Invisible failures are different. They're the ones your dashboards don't show because the metrics still look good. They're the ones your users feel but don't report because the impact is subtle. They're the ones your competitors see before you do.
A personalization model works great for your high-value segment. It barely works for your emerging segment. You don't notice because you're optimizing for the wrong metric. If you're measuring conversion rate on the high-value segment, that looks healthy. But the emerging segment is getting less relevant recommendations, and they're churning quietly.
Your attribution model works when you have clean data. When data quality degrades - missing touches, delayed events, dropped signals from a third-party platform - the model still runs. It still outputs numbers. But those numbers are now confidently wrong. Your team makes decisions based on phantom attribution signals.
Your AI agent handles 95% of customer inquiries. For the remaining 5%, it provides advice that sounds credible but is occasionally inaccurate. Most customers won't follow it. Some will. And you won't know which ones.
The Confidence Problem
What makes jagged capabilities so dangerous is that teams overestimate the contexts where AI works and underestimate the ones where it doesn't.
You test your model on your primary use case. It performs. You ship it. Months later, when someone uses it in a slightly different way, it fails. But by then, your team has internalized that it works. Confidence is high. When the failure happens, the instinct is to blame the context, not the model.
This is organizational trust misalignment. Different teams have different confidence levels in the same system. Your demand forecasting team trusts the AI because it works for their use case. Your product team is skeptical because they saw it fail last quarter. Both are right. Both are wrong.
The problem is you can't resolve that disagreement with better monitoring or more training data. The model might legitimately work well in one context and poorly in another. The solution isn't to make the AI better. It's to make the organization smarter about where to trust it.
What This Means for Your Business
The practical impact depends on your industry, but the pattern is consistent.
In e-commerce:
A recommendation engine that works for retail but fails for subscription products. You scale one business and degrade the other without knowing why.
In B2B marketing:
An account-based marketing model that identifies high-intent accounts in tech but misidentifies them in healthcare. Your outbound campaigns get less relevant. Your response rates drop.
In financial services:
A fraud detection model that works for credit card transactions but misclassifies wire transfers. You block legitimate transactions. You create support overhead.
In SaaS:
A churn prediction model that identifies churners accurately in your core segment but flags loyal customers in your fastest-growing segment as risks. You over-invest in retention for the wrong cohort.
How to Spot Invisible Failures Before They Cost You
You can't prevent jagged capabilities. But you can organize your team to catch failures faster.
1. Disaggregate your metrics
If you're measuring conversion at the portfolio level, invisible failures hide in the segments. Look at performance by region, cohort, use case, and user type. If performance varies significantly, you've found a jagged edge.
2. Separate signal from noise in edge cases
Your model will face contexts it wasn't trained on.
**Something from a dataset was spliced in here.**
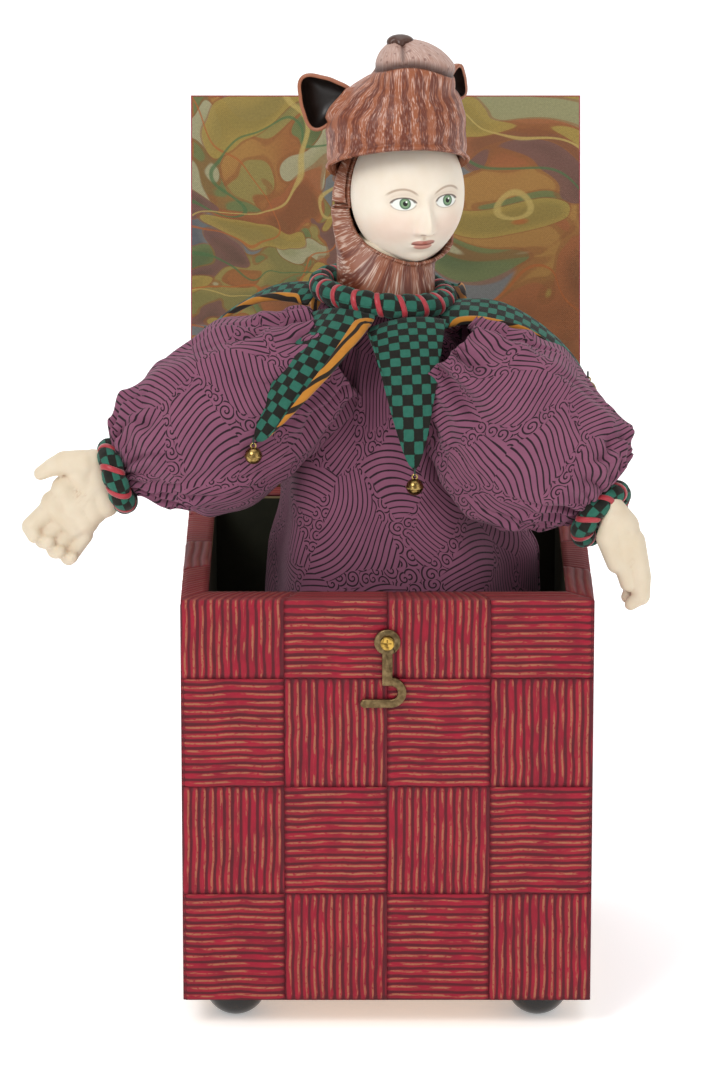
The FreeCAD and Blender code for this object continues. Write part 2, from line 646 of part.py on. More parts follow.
def main():
    os.makedirs("parts", exist_ok=True)
    shapes = {}
    walls = ("front", "back", "left", "right")
    for name, panel, facing in zip(walls, panels(), facings()):
        shapes[name + "_panel"] = panel
        shapes[name + "_facing"] = facing
    shapes["bottom_board"] = bottom_board()
    shapes["box_lining"] = box_lining()
    for name, centre in zip(("front_left", "front_right", "rear_left", "rear_right"), foot_centres()):
        shapes["foot_" + name] = foot(centre)
    shapes["foot_screws"] = foot_screws()
    shapes["hook_screw"] = hook_screw()
    shapes["hook"] = hook()
    shapes["box_hinge_leaves"] = box_hinge_leaves()
    shapes["box_hinge_screws"] = leaf_screws(True)
    shapes["hinge_pins"] = hinge_pins()
    shapes["lower_spring_staples"] = group(staples(FLOOR_Z, SPRING_BOTTOM_R, -1))
    shapes["main_spring"] = main_spring()

    shapes["lid_board"], shapes["lid_facing"], shapes["lid_lining"] = lid_solids()
    shapes["lid_catch_pin"] = opened(catch_pin())
    shapes["lid_hinge_leaves"] = lid_hinge_leaves()
    shapes["lid_hinge_screws"] = opened(leaf_screws(False))

    shapes["shoulder_block"] = shoulder_block()
    shapes["upper_spring_staples"] = group(staples(BLOCK_Z, SPRING_TOP_R, 1))
    shapes["neck_post"] = neck_post()
    shapes["head"] = head()
    shapes["hood"] = hood()
    shapes["hat"] = hat()
    shapes["hat_ears"] = hat_ears()
    shapes["hat_nose"] = hat_nose()
    shapes["collar_roll"] = collar_roll()
    shapes["collar_ribbon"] = collar_ribbon()

    points = {name: collar_point(*data) for name, data in POINTS.items()}
    for name, shape in points.items():
        shapes["collar_point_" + name] = shape.cut(shapes["collar_roll"]).cut(shapes["collar_ribbon"])
        shapes["bell_" + name] = bell(name)
    gown = robe()
    for side, arm, hand in (("left", LEFT_ARM, left_hand()), ("right", RIGHT_ARM, right_hand())):
        puff = sleeve(arm)
        keep_off = [robe_loft(-0.3), arm_wire(arm), hand, shapes["collar_roll"], shapes["collar_ribbon"]]
        keep_off += list(points.values()) + [bell_space(name) for name in POINTS]
        for other in keep_off:
            puff = puff.cut(other)
        puff = max(puff.Solids, key=lambda solid: solid.Volume)
        shapes[side + "_sleeve"] = puff
        shapes[side + "_arm_wire"] = arm_wire(arm)
        shapes[side + "_cuff"] = cuff(arm).cut(puff).cut(hand)
        shapes[side + "_hand"] = hand
    shapes["robe"] = gown

    for name, shape in shapes.items():
        shape.exportStep("parts/" + name + ".step")


main()
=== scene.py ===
"""Jack in the box: combed-paper box, marbled lid lining, brass hook, and a cloth puppet
with a bisque head, an animal cap and bisque hands. Metres; lengths below are in
millimetres and are multiplied by MM."""

import math

import bmesh
import bpy
from mathutils import Matrix, Vector, noise


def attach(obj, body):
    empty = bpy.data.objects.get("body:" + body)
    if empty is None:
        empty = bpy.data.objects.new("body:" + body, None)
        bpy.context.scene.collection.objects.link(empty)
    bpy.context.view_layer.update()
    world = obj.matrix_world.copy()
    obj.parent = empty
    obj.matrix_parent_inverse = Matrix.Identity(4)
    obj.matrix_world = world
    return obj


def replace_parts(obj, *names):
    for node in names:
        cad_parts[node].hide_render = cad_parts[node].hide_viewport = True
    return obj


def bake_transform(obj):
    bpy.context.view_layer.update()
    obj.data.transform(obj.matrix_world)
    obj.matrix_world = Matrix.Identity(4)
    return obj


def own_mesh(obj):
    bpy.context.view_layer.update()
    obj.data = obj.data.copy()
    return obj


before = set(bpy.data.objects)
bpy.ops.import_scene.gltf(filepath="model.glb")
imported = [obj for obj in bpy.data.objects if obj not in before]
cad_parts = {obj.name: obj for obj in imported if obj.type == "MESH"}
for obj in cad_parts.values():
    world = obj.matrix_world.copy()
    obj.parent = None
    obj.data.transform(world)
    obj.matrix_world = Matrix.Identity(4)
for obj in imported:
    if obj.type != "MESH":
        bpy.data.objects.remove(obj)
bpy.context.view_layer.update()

MM = 0.001
FACE_Y = -69.0              # front of the box
RIM_Z = 152.7
HINGE = Vector((0, 70.3, 152.8))
LID_OPEN = math.radians(106.5)


# ------------------------------------------------------------ small helpers

def srgb(code):
    """A hex colour as linear RGBA."""
    parts = [int(code[i:i + 2], 16) / 255 for i in (1, 3, 5)]
    return tuple(c / 12.92 if c <= 0.04045 else ((c + 0.055) / 1.055) ** 2.4 for c in parts) + (1.0,)


def live(sockets):
    """The sockets that a node uses with its present settings."""
    return [socket for socket in sockets if socket.enabled]


def feed(tree, socket, value):
    """Gives an input its value, or links it to another node or to one of its outputs."""
    if isinstance(value, bpy.types.Node):
        value = live(value.outputs)[0]
    if isinstance(value, bpy.types.NodeSocket):
        tree.links.new(value, socket)
    else:
        socket.default_value = value


def add(tree, kind, *inputs, **named):
    """Adds one node: its kind, with its operation after a space, and its inputs in order.
    A name with a capital is an input too, and any other name is a setting. A Mix mixes colours."""
    kind, _, operation = kind.partition(" ")
    made = tree.nodes.new("ShaderNode" + kind)
    if operation:
        made.operation = operation
    if kind == "Mix":
        made.data_type = "RGBA"
    for name, value in named.items():
        if name[0].islower():
            setattr(made, name, value)
    for socket, value in zip(live(made.inputs), inputs):
        feed(tree, socket, value)
    for name, value in named.items():
        if name[0].isupper():
            feed(tree, made.inputs[name.replace("_", " ")], value)
    return made


def material(name, **values):
    """A new material: its tree and its shader, with the shader's own values set."""
    made = bpy.data.materials.new(name)
    made.use_nodes = True
    tree = made.node_tree
    shader = tree.nodes["Principled BSDF"]
    for key, value in values.items():
        shader.inputs[key.replace("_", " ")].default_value = value
    return made, tree, shader


def raised(tree, shader, height, depth_mm, strength=1.0):
    """Raises the surface by a pattern too fine for the mesh."""
    feed(tree, shader.inputs["Normal"],
         add(tree, "Bump", Height=height, Distance=depth_mm * MM, Strength=strength))


def between(tree, value, low, high):
    """0 below low, 1 above high, smooth between."""
    return add(tree, "MapRange", value, low, high, interpolation_type="SMOOTHSTEP")


def in_mm(tree, uv=None, turn=0.0):
    """Coordinates in millimetres, of the piece or of its own cloth."""
    if uv:
        return add(tree, "Mapping", add(tree, "UVMap", uv_map=uv))
    source = add(tree, "TexCoord").outputs["Object"]
    return add(tree, "Mapping", source, Scale=(1 / MM,) * 3, Rotation=(turn, 0, 0))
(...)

Design for that. When performance is uncertain, route decisions back to a human, not to the model. This costs efficiency, but saves credibility.
3. Build adversarial testing into your release process
Before shipping a model to a new context, force your team to break it. Identify the edge cases where it fails. Decide if those failures are acceptable in that context.
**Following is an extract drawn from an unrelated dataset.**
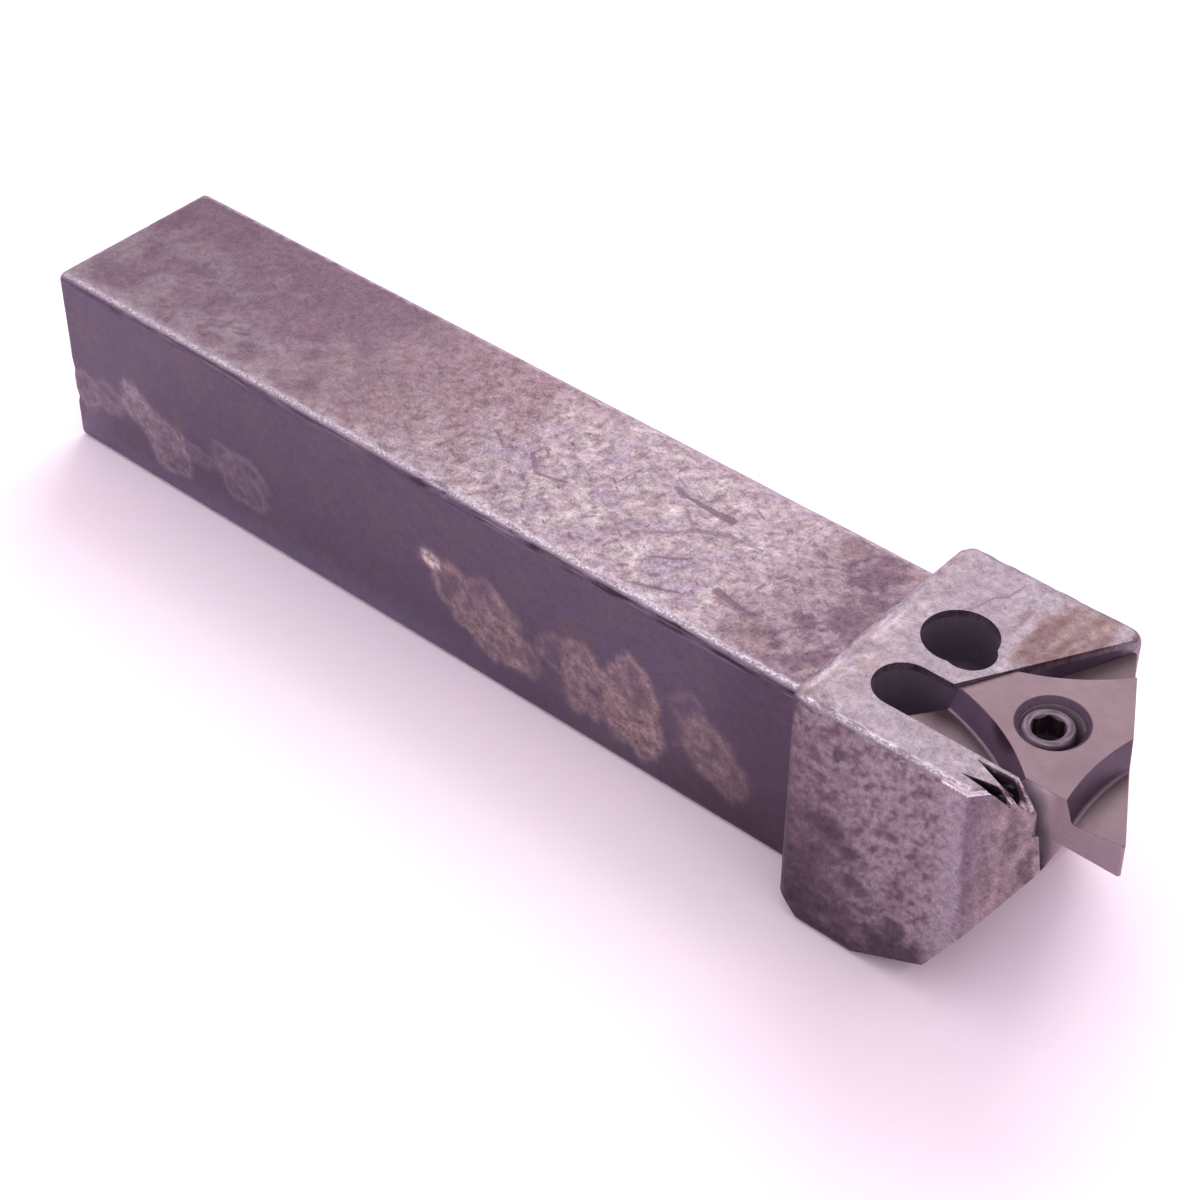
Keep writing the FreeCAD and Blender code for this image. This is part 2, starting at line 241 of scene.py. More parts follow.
def wear_depth(points, wear):
    """How deep the surface is worn, in millimetres: waves all over, nicks at edges, chips and dents."""
    x, y, z = points.T
    clear_of_base = smoothstep(0.2, 0.9, z)
    depth = 0.02 * (1 + waves(points, 14, 1))
    on_top = smoothstep(shank_top - 0.3, shank_top - 0.05, z) * (x < head_rear - 0.2)
    hammered = on_top * smoothstep(-12, 14, x) * (1 - 0.6 * smoothstep(48, 58, x))
    depth += hammered * 0.035 * (1 + waves(points, 3.2, 2)) + hammered * 0.02 * (1 + waves(points, 1.6, 3))
    battered = 0.3 + 0.7 * smoothstep(-8, 8, x)
    depth += wear * battered * 0.05 * np.maximum(0, waves(points, 1.1, 4))
    depth += wear * 0.02 * (1 + waves(points, 9, 5))
    head_rim = wear * (z > head_top - 1.5) * (x > head_rear)
    depth += head_rim * 0.16 * np.maximum(0, waves(points, 2.0, 6))
    for (cx, cy, cz), half_length, reach, deep in chips:
        upright = cx == shank_rear
        along = (z - cz if upright else x - cx) / half_length
        across = np.hypot(y - cy, x - cx if upright else z - cz) / reach
        depth += deep * np.clip(1 - along**2 - across**2, 0, 1) ** 0.7
    for (cx, cy), half_length, half_width, turn, deep in top_dents:
        angle = math.radians(turn)
        along = ((x - cx) * math.cos(angle) + (y - cy) * math.sin(angle)) / half_length
        across = ((y - cy) * math.cos(angle) - (x - cx) * math.sin(angle)) / half_width
        depth += on_top * deep * np.clip(1 - along**2 - across**2, 0, 1) ** 0.6
    return np.maximum(depth, 0) * clear_of_base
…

4. Create a transparency layer between model confidence and organizational confidence
The model might be 95% confident in its predictions. Your team shouldn't be. Make it clear where the model excels and where it's uncertain. Organize your decision-making accordingly.
5. Monitor for quiet failures, not just dramatic ones
Set up tests that check if model performance is degrading slowly in certain cohorts or regions. These failures are harder to spot because they don't trigger alerts. But they cost more over time.
The Uncomfortable Truth About AI Maturity
Many teams talk about AI maturity as if it's a linear journey. You train, you test, you deploy, you optimize. Each phase is cleaner than the last.
That's not how jagged capabilities work. Maturity doesn't eliminate them. It just shifts them to new contexts.
You might solve a jagged capability in one area. But as you scale your AI to new segments, new products, new geographies, you're introducing jagged capabilities in those contexts. The model that works perfectly for your North American market might struggle in Europe, not because your team is less skilled, but because the context is different.
This is why AI-native companies focus less on perfecting a single model and more on organizing around uncertainty. They assume models will have jagged edges. They design for it. They don't try to build perfect AI. They build organizational structures that can survive imperfect AI.
The Bottom Line
Your AI is working. Until the moment it isn't, and that moment might be invisible. The competitive advantage in 2026 isn't going to companies that deploy the most AI or the smartest AI. It's going to companies that organize smartly around the reality that their AI has jagged capabilities. They disaggregate their metrics. They test for failure modes. They separate model confidence from organizational confidence. They understand that scaling AI means managing complexity, not reducing it.